In his commencement speech at Kenyon College, Wallace said, “The most obvious, ubiquitous, important realities are often the ones that are the hardest to see and talk about,” and that talking about them was not a virtue, but “a matter of my choosing to do the work of somehow altering or getting free of my natural, hard-wired default-setting, which is to be deeply and literally self-centered, and to see and interpret everything through this lens of self.” This is what I believe Wallace’s fiction offers us: the chance to become slightly more aware of the fullness of the inner lives of the people around us. While the majority of Wallace’s readers can’t say they’ve lost someone important to them—that’s to mistake him for the cult of personality attached to him—we can say we lost a writer who showed us how to be slightly more humane. And that, I imagine, we will miss dearly.

 

 

 


[1] As it’s sometimes unclear what the point of a degree in creative writing is—even, sometimes, to the literature scholar whose office is next door to the poet—I feel moved to say here that creative writing encourages students to develop their critical thinking abilities, and it pushes them to see the world in new, more nuanced ways. This seems to me to be very much in line with the general mission of liberal arts institutions, and it’s odd that so many of us are still under the impression that creative writing classes are essentially glorified arts and crafts classes. It is irrelevant to ask if creative writing programs “produce” (better) writers—that’s like measuring a math major by her skill with a graphing calculator.

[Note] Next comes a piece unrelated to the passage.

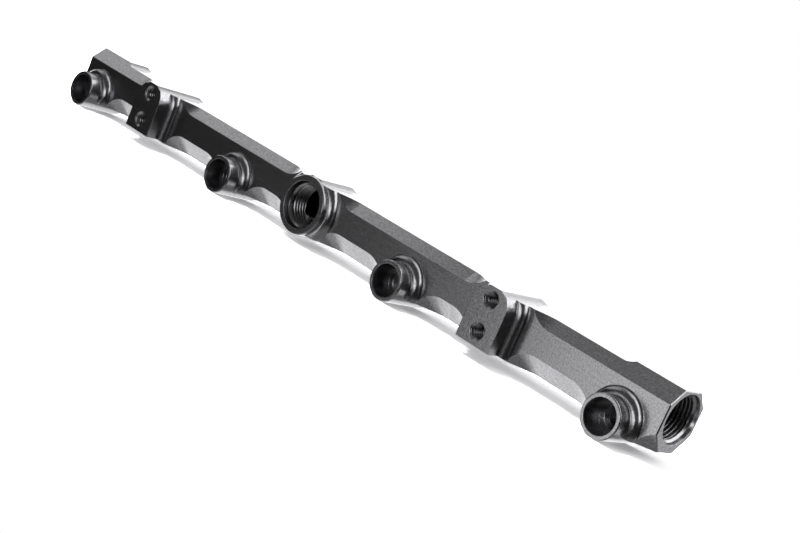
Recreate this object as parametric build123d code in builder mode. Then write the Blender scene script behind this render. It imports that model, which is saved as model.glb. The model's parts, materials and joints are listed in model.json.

[2] Perhaps the misconception that drives this saying is that workshop is a place for writers to find ten (or more) editors, or ten (or more) sources of affirmation for their work, and therefore that writing that is difficult to access is both hard to edit or affirm. Let’s acknowledge, though, that it’s pretty hard to get ten (or more) people to agree on anything, let alone to have identical personal reactions to a piece of art, and that the point of workshop is actually to challenge writers’ conceptions of their own writing. Furthermore, the idea of the “soulless traditional workshop story” seems to come mostly from people who are looking for editors or affirmation and instead are confronted with varied, rigid, differing aesthetics that neither “fixes” their stories nor assures them that they are, in fact, geniuses, which leaves them resenting how confusing the entire process was.